INFORMATION SUPPLIED:
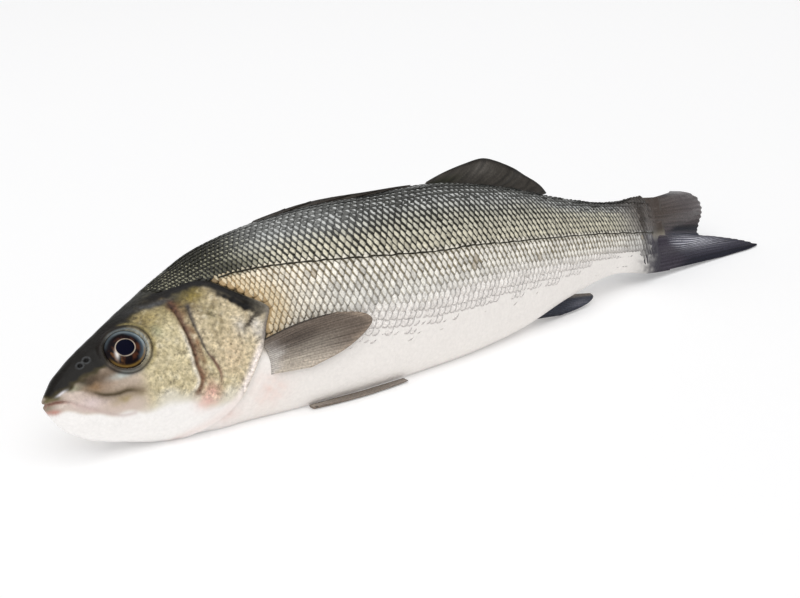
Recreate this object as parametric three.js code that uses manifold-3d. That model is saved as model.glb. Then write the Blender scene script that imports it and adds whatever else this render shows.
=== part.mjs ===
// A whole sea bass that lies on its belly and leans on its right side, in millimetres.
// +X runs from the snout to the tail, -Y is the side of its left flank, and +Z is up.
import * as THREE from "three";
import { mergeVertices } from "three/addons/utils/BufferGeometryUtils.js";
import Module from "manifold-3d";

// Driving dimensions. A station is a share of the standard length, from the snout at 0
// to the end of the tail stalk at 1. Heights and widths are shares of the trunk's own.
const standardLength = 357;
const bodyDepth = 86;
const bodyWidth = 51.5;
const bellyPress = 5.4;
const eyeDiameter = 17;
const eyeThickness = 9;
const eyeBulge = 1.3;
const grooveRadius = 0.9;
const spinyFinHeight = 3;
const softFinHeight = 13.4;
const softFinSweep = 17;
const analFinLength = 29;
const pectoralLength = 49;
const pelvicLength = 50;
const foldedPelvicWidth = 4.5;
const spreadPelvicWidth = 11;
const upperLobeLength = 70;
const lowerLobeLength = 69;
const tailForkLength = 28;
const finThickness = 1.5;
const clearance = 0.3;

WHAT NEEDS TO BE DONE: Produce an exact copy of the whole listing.

FINISHED ANSWER:
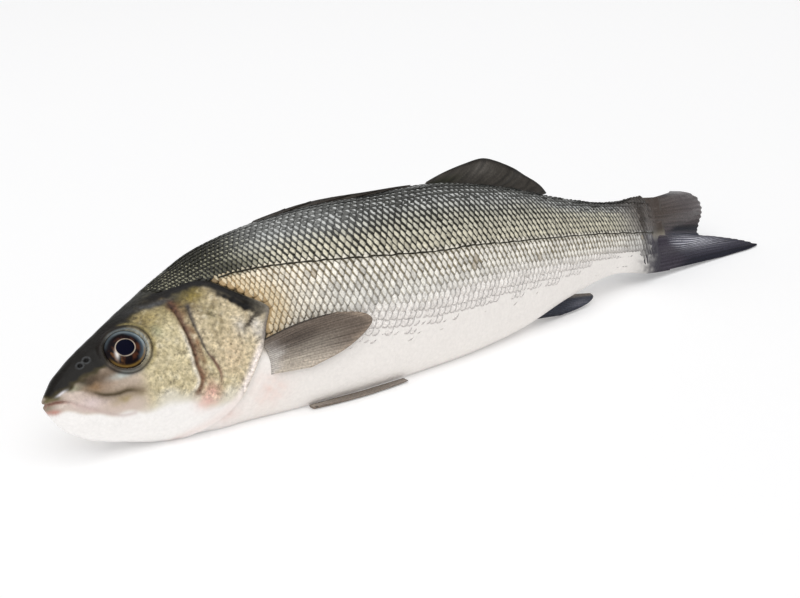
Recreate this object as parametric three.js code that uses manifold-3d. That model is saved as model.glb. Then write the Blender scene script that imports it and adds whatever else this render shows.
=== part.mjs ===
// A whole sea bass that lies on its belly and leans on its right side, in millimetres.
// +X runs from the snout to the tail, -Y is the side of its left flank, and +Z is up.
import * as THREE from "three";
import { mergeVertices } from "three/addons/utils/BufferGeometryUtils.js";
import Module from "manifold-3d";

// Driving dimensions. A station is a share of the standard length, from the snout at 0
// to the end of the tail stalk at 1. Heights and widths are shares of the trunk's own.
const standardLength = 357;
const bodyDepth = 86;
const bodyWidth = 51.5;
const bellyPress = 5.4;
const eyeDiameter = 17;
const eyeThickness = 9;
const eyeBulge = 1.3;
const grooveRadius = 0.9;
const spinyFinHeight = 3;
const softFinHeight = 13.4;
const softFinSweep = 17;
const analFinLength = 29;
const pectoralLength = 49;
const pelvicLength = 50;
const foldedPelvicWidth = 4.5;
const spreadPelvicWidth = 11;
const upperLobeLength = 70;
const lowerLobeLength = 69;
const tailForkLength = 28;
const finThickness = 1.5;
const clearance = 0.3;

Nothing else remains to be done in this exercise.